You’ve written something you’re proud of and now you want to know what to do next. Or, more likely, you’re struggling in a class and the professor offered you extra credit for the very act of submitting something for publication. Now you’ve got to do something with it. I’m here to help you figure out what it is you should do.
The first step is figuring out what it is you’ve written. Poems and prose are easy, the world is full of magazines and journals looking for new writers to fill their pages. Figure this out, it’s crucial for the next step.
The second step is figuring out where to submit your work. Obviously if you’re reading this you don’t want to have to pay a fee to submit your work, that $5 fee could be your Ramen noodle stash for the next week. Fortunately, you have many sources available to you.
If your thing is a poem, poetryfoundation.org accepts submissions, and it’s free to submit to them. If they publish your poem they’ll even pay you. You could buy gourmet Ramen noodles with your publication money.
We might as well start with your lofty goals to be published by in the same place as all of your favorite short story writers. Submit it to The New Yorker, and when they reject you because you’ve never published anything before, you can lower your expectations and submit to something like The Threepenny Review. If you’ve written something scholarly, you’re probably best off asking your favorite professor where the best place to submit that particular work is.
Now that you’ve submitted your writing, what do you do? The only thing you can do, you wait. You wait and you wait and you wait and you wait. Sometime between two weeks and eight months from now, you’ll hear back from the place that you submitted your piece to. They might even accept it to do something with it. Then, assuming you published it to the right sort of place, you’ll even get paid. Now you can brag to all your friends about how you’re a professional writer. Put it on your resume, use it as your opener for every conversation you have for the next two years. It will definitely never get old and nobody will think you’re pretentious, it will be great.

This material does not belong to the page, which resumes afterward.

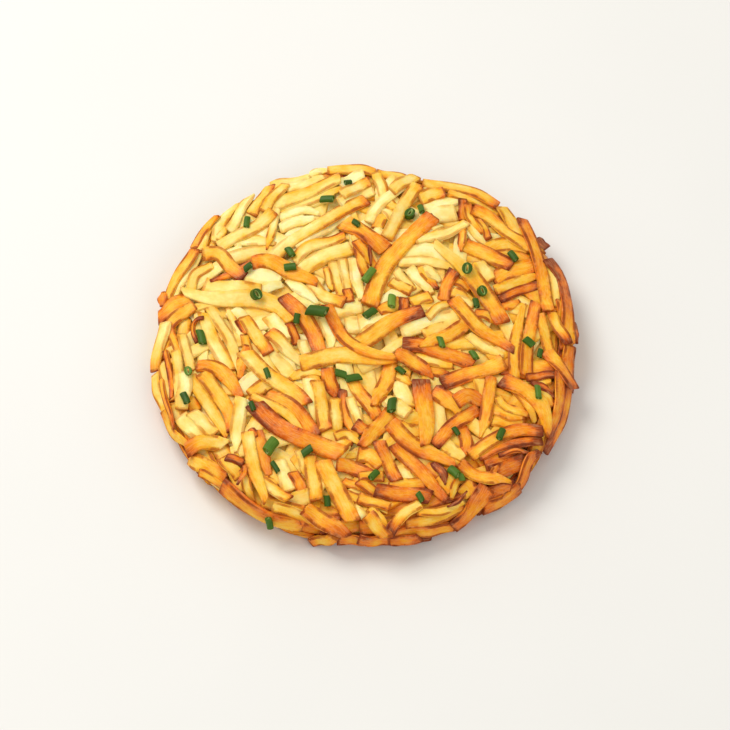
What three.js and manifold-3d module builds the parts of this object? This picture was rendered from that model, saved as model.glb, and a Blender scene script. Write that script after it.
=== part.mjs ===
// A potato rosti: a thick round cake of coarse potato strips, fried on both sides until they
// hold together. It is one body. The cake's flat underside is where it rests, and the strips
// stand proud of its domed top and rounded side, lying over each other in every direction.
// Units are millimetres and +Z is up. The origin is the middle of the flat underside.
import * as THREE from 'three';
import { mergeVertices } from 'three/addons/utils/BufferGeometryUtils.js';
import Module from 'manifold-3d';

// Driving dimensions of the cake, without the strips that stand proud of it.
const CAKE_RADIUS = 92.0;
const CAKE_HEIGHT = 24.0;
const BELLY_HEIGHT = 9.5;        // where the side reaches furthest out
const UNDERCUT = 8.0;            // how far the flat underside stays inside the belly
const DOME_FULLNESS = 3.6;       // 2 is an ellipse, more is a flatter top with a rounder shoulder
const AROUND = 60;               // steps round the cake
const DOWN = 9;                  // steps from the top's middle to the belly
const UNDER = 3;                 // steps from the belly to the underside

// The outline is a circle with a few slow waves, as hands press a cake round in the pan.
const OUTLINE_WAVES = [
  { waves: 2, height: 1.3, crest: 84 },
  { waves: 3, height: 0.6, crest: 40 },
  { waves: 4, height: 0.9, crest: 36 },
  { waves: 5, height: 0.7, crest: -28 },
];

// Driving dimensions of the potato strips, as a coarse grater cuts them.
const STRIP_LENGTH = { least: 30, most: 54 };
const STRIP_WIDTH = { least: 5.5, most: 9.0 };
const STRIP_THICKNESS = { least: 3.0, most: 3.8 };
const STRIP_STEPS = 4;
const END_TAPER = 0.72;          // the width left at a strip's very end
const TAPER_REACH = 0.82;        // how far from the middle the taper begins, 1 is the end
const MOST_BEND = 0.016;         // radians of turn for each millimetre of strip
const UNDERSIDE_CLEARANCE = 1.2; // no strip comes closer than this to the plane it rests on
const PRESSED_THICKNESS = 0.1;   // the share of its thickness a strip keeps where it is held there
const UNEVENNESS = 0.6;          // how much higher one strip of a layer may lie than another

// The layers of strips, from the lowest up. Reach is the distance from the top's middle, along
// the skin, of the nearest and the farthest strip. Proud is how far a strip's middle plane
// stands above the cake. Aim turns a strip from pointing round the cake, 0, to any way, 1.
const LAYERS = [
  { strips: 20, reach: [98, 101], proud: 0.1, aim: 0.12, seed: 46 }, // round the side
  { strips: 24, reach: [80, 93], proud: 0.6, aim: 0.26, seed: 48 },  // over the shoulder
  { strips: 31, reach: [6, 78], proud: 0.7, aim: 1, seed: 52 },      // the bed on top
  { strips: 27, reach: [10, 76], proud: 1.8, aim: 1, seed: 56 },     // the crown over the bed
];

const GOLD = 0xd99a3e;
const GOLDEN_ANGLE = Math.PI * (3 - Math.sqrt(5));
const PROFILE_SAMPLES = 240;
const NORMAL_STEP = 0.5;
const SAME_POINT = 1e-4;
const SHORTEST_DETAIL = 0.05;    // slivers thinner than this, where strips cross, are smoothed

function goldenPotato() {
  return new THREE.MeshStandardMaterial({ color: GOLD, roughness: 0.55, metalness: 0 });
}

// A repeatable source of numbers from 0 to 1, the same for the same seed.
function numbersFrom(seed) {
  let state = seed >>> 0;
  return () => {
    state = (state + 0x6d2b79f5) >>> 0;
    let mixed = Math.imul(state ^ (state >>> 15), 1 | state);
    mixed = (mixed + Math.imul(mixed ^ (mixed >>> 7), 61 | mixed)) ^ mixed;
    return ((mixed ^ (mixed >>> 14)) >>> 0) / 2 ** 32;
  };
}

function between(range, share) {
  return range.least + (range.most - range.least) * share;
}

// The outline's radius in a direction, as a share of the cake's radius.
function outlineShare(angle) {
  let radius = CAKE_RADIUS;
  for (const { waves, height, crest } of OUTLINE_WAVES) {
    radius += height * Math.cos(waves * (angle - THREE.MathUtils.degToRad(crest)));
  }
  return radius / CAKE_RADIUS;
}

// The cake's profile at a turn: 90 degrees is the top's middle, 0 the belly, -90 the underside's
// edge. x is the distance from the axis and y the height.
function profileAt(degrees) {
  const turn = THREE.MathUtils.degToRad(degrees);
  const cosine = Math.max(Math.cos(turn), 0);
  if (degrees >= 0) {
    const rise = CAKE_HEIGHT - BELLY_HEIGHT;
    const reach = CAKE_RADIUS * cosine ** (2 / DOME_FULLNESS);
    return new THREE.Vector2(reach, BELLY_HEIGHT + rise * Math.sin(turn));
  }
  const reach = CAKE_RADIUS - UNDERCUT * (1 - cosine);
  return new THREE.Vector2(reach, BELLY_HEIGHT * (1 + Math.sin(turn)));
}

// The profile as evenly spaced samples with the distance walked along the skin to each.
function walkProfile() {
  const walked = [{ distance: 0, at: profileAt(90) }];
  for (let i = 1; i <= PROFILE_SAMPLES; i += 1) {
    const at = profileAt(90 - (180 * i) / PROFILE_SAMPLES);
    const last = walked[i - 1];
    walked.push({ distance: last.distance + at.distanceTo(last.at), at });
  }
  return walked;
}

const PROFILE = walkProfile();

// The profile's point at a distance along the skin from the top's middle.
function profileAfter(distance) {
  let high = PROFILE.findIndex((sample) => sample.distance >= distance);
  if (high < 0) high = PROFILE.length - 1;
  if (high === 0) return PROFILE[0].at.clone();
  const [before, after] = [PROFILE[high - 1], PROFILE[high]];
  const share = (distance - before.distance) / (after.distance - before.distance);
  return before.at.clone().lerp(after.at, Math.min(share, 1));
}

// A point of the cake's skin. u and v are a flat map of the skin: the direction from the top's
// middle, and the distance walked from it.
function skinPoint(u, v) {
  const angle = Math.atan2(v, u);
  const at = profileAfter(Math.hypot(u, v));
  const radius = at.x * outlineShare(angle);
  return new THREE.Vector3(radius * Math.cos(angle), radius * Math.sin(angle), at.y);
}

function skinNormal(u, v) {
  const across = skinPoint(u + NORMAL_STEP, v).sub(skinPoint(u - NORMAL_STEP, v));
  const along = skinPoint(u, v + NORMAL_STEP).sub(skinPoint(u, v - NORMAL_STEP));
  return across.cross(along).normalize();
}

// The cake without its strips: a turned profile, pushed out to the waving outline.
function cakeGeometry() {
  const profile = [];
  for (let i = 0; i <= DOWN; i += 1) profile.push(profileAt(90 * (1 - i / DOWN)));
  for (let i = 1; i <= UNDER; i += 1) profile.push(profileAt((-90 * i) / UNDER));
  profile[0].x = 0;
  profile.push(new THREE.Vector2(0, 0));
  const cake = new THREE.LatheGeometry(profile.reverse(), AROUND);
  cake.rotateX(Math.PI / 2);
  const place = cake.getAttribute('position');
  for (let i = 0; i < place.count; i += 1) {
    const share = outlineShare(Math.atan2(place.getY(i), place.getX(i)));
    place.setXY(i, place.getX(i) * share, place.getY(i) * share);
  }
  return cake;
}

// Where a strip's centre line is on the flat map, at a distance from the strip's middle.
function along(strip, distance) {
  const turned = strip.heading + strip.bend * distance * 0.5;
  return [strip.u + distance * Math.cos(turned), strip.v + distance * Math.sin(turned)];
}

// One potato strip: a square-cut bar, narrower at its ends, laid over the skin along an arc.
function stripGeometry(strip) {
  const bar = new THREE.BoxGeometry(strip.length, strip.width, strip.thickness, STRIP_STEPS, 1, 1);
  const place = bar.getAttribute('position');
  for (let i = 0; i < place.count; i += 1) {
    const distance = place.getX(i);
    const [u, v] = along(strip, distance);
    const [ahead, side] = along(strip, distance + NORMAL_STEP);
    const centre = skinPoint(u, v);
    const normal = skinNormal(u, v);
    const forward = skinPoint(ahead, side).sub(centre).normalize();
    const sideways = normal.clone().cross(forward).normalize();
    const toEnd = Math.max(Math.abs(distance) / (strip.length / 2) - TAPER_REACH, 0);
    const narrowing = 1 - ((1 - END_TAPER) * toEnd) / (1 - TAPER_REACH);
    centre.addScaledVector(sideways, place.getY(i) * narrowing);
    centre.addScaledVector(normal, place.getZ(i) + strip.proud);
    const lowest = UNDERSIDE_CLEARANCE + place.getZ(i) * PRESSED_THICKNESS;
    place.setXYZ(i, centre.x, centre.y, Math.max(centre.z, lowest));
  }
  return bar;
}

// The strips of one layer, spread evenly over it by the golden angle and then unsettled.
function layerStrips(layer) {
  const next = numbersFrom(layer.seed);
  const strips = [];
  for (let i = 0; i < layer.strips; i += 1) {
    const share = (i + 0.5) / layer.strips;
    const [nearest, farthest] = layer.reach;
    const reach = Math.sqrt(nearest ** 2 + (farthest ** 2 - nearest ** 2) * share);
    const angle = i * GOLDEN_ANGLE + layer.seed;
    strips.push({
      u: reach * Math.cos(angle),
      v: reach * Math.sin(angle),
      heading: angle + Math.PI / 2 + (next() - 0.5) * Math.PI * layer.aim,
      bend: (next() - 0.5) * 2 * MOST_BEND + (1 - layer.aim) / reach,
      length: between(STRIP_LENGTH, next()),
      width: between(STRIP_WIDTH, next()),
      thickness: between(STRIP_THICKNESS, next()),
      proud: layer.proud + next() * UNEVENNESS,
    });
  }
  return strips;
}

const manifold = await Module();
manifold.setup();

function solidFrom(geometry, weldSize) {
  geometry.deleteAttribute('normal');
  geometry.deleteAttribute('uv');
  const merged = mergeVertices(geometry, weldSize);
  const vertProperties = Float32Array.from(merged.getAttribute('position').array);
  const triVerts = Uint32Array.from(withoutSlivers(merged.index.array));
  return new manifold.Manifold(new manifold.Mesh({ numProp: 3, vertProperties, triVerts }));
}

// The triangles that still have three different corners after their points were merged.
function withoutSlivers(corners) {
  const kept = [];
  for (let i = 0; i < corners.length; i += 3) {
    const [a, b, c] = corners.slice(i, i + 3);
    if (a !== b && b !== c && c !== a) kept.push(a, b, c);
  }
  return kept;
}

function geometryFrom(solid) {
  const mesh = solid.getMesh();
  const geometry = new THREE.BufferGeometry();
  geometry.setAttribute('position', new THREE.BufferAttribute(mesh.vertProperties, 3));
  geometry.setIndex(new THREE.BufferAttribute(mesh.triVerts, 1));
  geometry.computeVertexNormals();
  return geometry;
}

// The outer skin of a solid alone, so that pockets shut in under crossing strips are filled.
function outerSkin(solid) {
  return solid.decompose().reduce((most, piece) => (piece.volume() > most.volume() ? piece : most));
}

// The whole cake as one body: every strip is joined to the cake that it is pressed into.
function rostiGeometry() {
  let solid = solidFrom(cakeGeometry(), SAME_POINT);
  for (const strip of LAYERS.flatMap(layerStrips)) {
    solid = solid.add(solidFrom(stripGeometry(strip), SAME_POINT));
  }
  const smoothed = solid.asOriginal().simplify(SHORTEST_DETAIL);
  return geometryFrom(outerSkin(solidFrom(geometryFrom(smoothed), SHORTEST_DETAIL)));
}

function rosti() {
  const geometry = rostiGeometry();
  geometry.computeBoundingBox();
  const middle = geometry.boundingBox.getCenter(new THREE.Vector3());
  geometry.translate(-middle.x, -middle.y, -geometry.boundingBox.min.z);
  const mesh = new THREE.Mesh(geometry, goldenPotato());
  mesh.name = 'rosti';
  return mesh;
}

const part = new THREE.Group();
part.add(rosti());

export default part;
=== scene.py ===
# %% [markdown]
# # A potato rosti
# A rosti is coarsely grated potato, pressed round in a pan and fried on both sides until it holds
# together. What the eye sees is a heap of strips: each lies over its neighbours, bends where it
# crosses them, and is toasted along its edges and at its tips. One lump with a rough surface would
# look like dough, so this lesson builds the cake as a cook does: a soft body, strips laid on it
# one after another, and cut chives scattered on top.

# %% Load the frame
import math

import bpy
import numpy as np
from mathutils import Color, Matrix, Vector
from mathutils.bvhtree import BVHTree
from mathutils.geometry import barycentric_transform


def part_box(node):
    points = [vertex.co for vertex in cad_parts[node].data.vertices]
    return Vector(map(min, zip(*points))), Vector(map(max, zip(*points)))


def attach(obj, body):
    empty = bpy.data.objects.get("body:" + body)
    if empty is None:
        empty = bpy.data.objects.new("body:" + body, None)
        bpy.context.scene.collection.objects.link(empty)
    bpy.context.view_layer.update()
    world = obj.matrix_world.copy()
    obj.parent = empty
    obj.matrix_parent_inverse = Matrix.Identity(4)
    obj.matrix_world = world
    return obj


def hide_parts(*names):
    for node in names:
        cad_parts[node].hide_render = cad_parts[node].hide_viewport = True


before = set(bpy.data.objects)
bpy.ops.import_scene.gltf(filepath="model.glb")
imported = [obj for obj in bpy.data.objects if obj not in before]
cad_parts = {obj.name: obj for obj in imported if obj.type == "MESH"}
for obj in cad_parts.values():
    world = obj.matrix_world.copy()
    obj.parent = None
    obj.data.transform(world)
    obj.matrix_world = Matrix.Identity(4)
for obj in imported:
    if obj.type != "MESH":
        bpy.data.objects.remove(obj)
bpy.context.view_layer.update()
MM = 0.001
cake_low, cake_high = (np.array(corner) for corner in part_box("rosti"))
cake_size = cake_high - cake_low
print("the cake in mm:", np.round(cake_size / MM, 1))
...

We forgot something important in this process however, you did this for that sweet, sweet extra credit in that class you weren’t doing great in. To get those extra points, you probably need to prove to your professor that you actually submitted something, and since you needed that extra credit your word probably isn’t enough. The good news is that when you submit work the places you submit it to, they will send you a receipt to show that they received your piece. There’s your proof, it should be enough.
There you have it, an in-depth guide to submission. What to do while you’re waiting to hear back from these publications and what to do if you get accepted and can brag about being a professional writer is up to you. The most important thing to remember is that now you have that extra credit and because of it you may even pass that class, depending on your professor’s generosity. Good luck out there.